» **WORK TO COMPLETE**:
Copy each line below without leaving any out.

» **INFORMATION PROVIDED**:
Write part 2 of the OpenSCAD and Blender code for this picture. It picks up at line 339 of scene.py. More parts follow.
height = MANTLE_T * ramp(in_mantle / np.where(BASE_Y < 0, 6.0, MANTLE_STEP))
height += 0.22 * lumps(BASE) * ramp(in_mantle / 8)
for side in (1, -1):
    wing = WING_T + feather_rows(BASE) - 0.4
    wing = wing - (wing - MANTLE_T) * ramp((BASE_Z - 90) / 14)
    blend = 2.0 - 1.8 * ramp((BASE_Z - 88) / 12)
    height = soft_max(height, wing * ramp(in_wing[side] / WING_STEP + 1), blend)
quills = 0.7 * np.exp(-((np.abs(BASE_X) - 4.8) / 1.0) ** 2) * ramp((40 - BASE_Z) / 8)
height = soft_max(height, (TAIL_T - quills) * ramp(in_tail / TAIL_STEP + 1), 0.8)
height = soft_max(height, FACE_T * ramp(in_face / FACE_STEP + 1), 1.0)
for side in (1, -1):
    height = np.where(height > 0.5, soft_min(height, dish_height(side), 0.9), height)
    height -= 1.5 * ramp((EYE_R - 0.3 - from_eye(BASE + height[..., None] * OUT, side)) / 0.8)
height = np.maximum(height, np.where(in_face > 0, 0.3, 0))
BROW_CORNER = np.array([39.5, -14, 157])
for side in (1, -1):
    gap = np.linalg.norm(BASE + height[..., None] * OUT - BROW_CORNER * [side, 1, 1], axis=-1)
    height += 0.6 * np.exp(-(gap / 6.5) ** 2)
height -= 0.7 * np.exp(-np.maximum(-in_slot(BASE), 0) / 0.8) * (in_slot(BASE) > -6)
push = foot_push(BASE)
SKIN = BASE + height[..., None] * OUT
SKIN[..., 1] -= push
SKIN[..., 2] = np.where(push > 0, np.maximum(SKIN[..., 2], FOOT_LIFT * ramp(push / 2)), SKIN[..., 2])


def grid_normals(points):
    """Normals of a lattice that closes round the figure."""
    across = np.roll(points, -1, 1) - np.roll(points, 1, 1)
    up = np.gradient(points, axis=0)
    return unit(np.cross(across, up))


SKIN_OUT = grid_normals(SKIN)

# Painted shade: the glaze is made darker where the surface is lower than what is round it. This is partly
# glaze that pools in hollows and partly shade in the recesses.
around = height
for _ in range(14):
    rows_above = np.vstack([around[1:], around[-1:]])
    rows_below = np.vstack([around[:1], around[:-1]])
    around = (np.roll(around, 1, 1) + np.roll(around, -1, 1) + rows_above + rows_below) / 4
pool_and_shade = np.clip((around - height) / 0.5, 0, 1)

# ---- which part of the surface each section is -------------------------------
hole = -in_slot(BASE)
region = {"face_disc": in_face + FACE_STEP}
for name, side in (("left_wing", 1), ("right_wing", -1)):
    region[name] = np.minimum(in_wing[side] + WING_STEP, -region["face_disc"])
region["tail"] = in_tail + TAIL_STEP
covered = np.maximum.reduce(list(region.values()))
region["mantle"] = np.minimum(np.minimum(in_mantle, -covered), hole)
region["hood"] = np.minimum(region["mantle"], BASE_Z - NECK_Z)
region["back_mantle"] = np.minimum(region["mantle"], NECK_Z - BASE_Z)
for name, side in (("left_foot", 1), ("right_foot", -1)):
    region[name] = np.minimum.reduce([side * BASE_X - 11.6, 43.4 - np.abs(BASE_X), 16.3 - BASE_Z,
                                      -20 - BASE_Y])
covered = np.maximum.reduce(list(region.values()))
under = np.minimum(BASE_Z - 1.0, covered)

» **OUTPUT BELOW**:
Write part 2 of the OpenSCAD and Blender code for this picture. It picks up at line 339 of scene.py. More parts follow.
height = MANTLE_T * ramp(in_mantle / np.where(BASE_Y < 0, 6.0, MANTLE_STEP))
height += 0.22 * lumps(BASE) * ramp(in_mantle / 8)
for side in (1, -1):
    wing = WING_T + feather_rows(BASE) - 0.4
    wing = wing - (wing - MANTLE_T) * ramp((BASE_Z - 90) / 14)
    blend = 2.0 - 1.8 * ramp((BASE_Z - 88) / 12)
    height = soft_max(height, wing * ramp(in_wing[side] / WING_STEP + 1), blend)
quills = 0.7 * np.exp(-((np.abs(BASE_X) - 4.8) / 1.0) ** 2) * ramp((40 - BASE_Z) / 8)
height = soft_max(height, (TAIL_T - quills) * ramp(in_tail / TAIL_STEP + 1), 0.8)
height = soft_max(height, FACE_T * ramp(in_face / FACE_STEP + 1), 1.0)
for side in (1, -1):
    height = np.where(height > 0.5, soft_min(height, dish_height(side), 0.9), height)
    height -= 1.5 * ramp((EYE_R - 0.3 - from_eye(BASE + height[..., None] * OUT, side)) / 0.8)
height = np.maximum(height, np.where(in_face > 0, 0.3, 0))
BROW_CORNER = np.array([39.5, -14, 157])
for side in (1, -1):
    gap = np.linalg.norm(BASE + height[..., None] * OUT - BROW_CORNER * [side, 1, 1], axis=-1)
    height += 0.6 * np.exp(-(gap / 6.5) ** 2)
height -= 0.7 * np.exp(-np.maximum(-in_slot(BASE), 0) / 0.8) * (in_slot(BASE) > -6)
push = foot_push(BASE)
SKIN = BASE + height[..., None] * OUT
SKIN[..., 1] -= push
SKIN[..., 2] = np.where(push > 0, np.maximum(SKIN[..., 2], FOOT_LIFT * ramp(push / 2)), SKIN[..., 2])


def grid_normals(points):
    """Normals of a lattice that closes round the figure."""
    across = np.roll(points, -1, 1) - np.roll(points, 1, 1)
    up = np.gradient(points, axis=0)
    return unit(np.cross(across, up))


SKIN_OUT = grid_normals(SKIN)

# Painted shade: the glaze is made darker where the surface is lower than what is round it. This is partly
# glaze that pools in hollows and partly shade in the recesses.
around = height
for _ in range(14):
    rows_above = np.vstack([around[1:], around[-1:]])
    rows_below = np.vstack([around[:1], around[:-1]])
    around = (np.roll(around, 1, 1) + np.roll(around, -1, 1) + rows_above + rows_below) / 4
pool_and_shade = np.clip((around - height) / 0.5, 0, 1)

# ---- which part of the surface each section is -------------------------------
hole = -in_slot(BASE)
region = {"face_disc": in_face + FACE_STEP}
for name, side in (("left_wing", 1), ("right_wing", -1)):
    region[name] = np.minimum(in_wing[side] + WING_STEP, -region["face_disc"])
region["tail"] = in_tail + TAIL_STEP
covered = np.maximum.reduce(list(region.values()))
region["mantle"] = np.minimum(np.minimum(in_mantle, -covered), hole)
region["hood"] = np.minimum(region["mantle"], BASE_Z - NECK_Z)
region["back_mantle"] = np.minimum(region["mantle"], NECK_Z - BASE_Z)
for name, side in (("left_foot", 1), ("right_foot", -1)):
    region[name] = np.minimum.reduce([side * BASE_X - 11.6, 43.4 - np.abs(BASE_X), 16.3 - BASE_Z,
                                      -20 - BASE_Y])
covered = np.maximum.reduce(list(region.values()))
under = np.minimum(BASE_Z - 1.0, covered)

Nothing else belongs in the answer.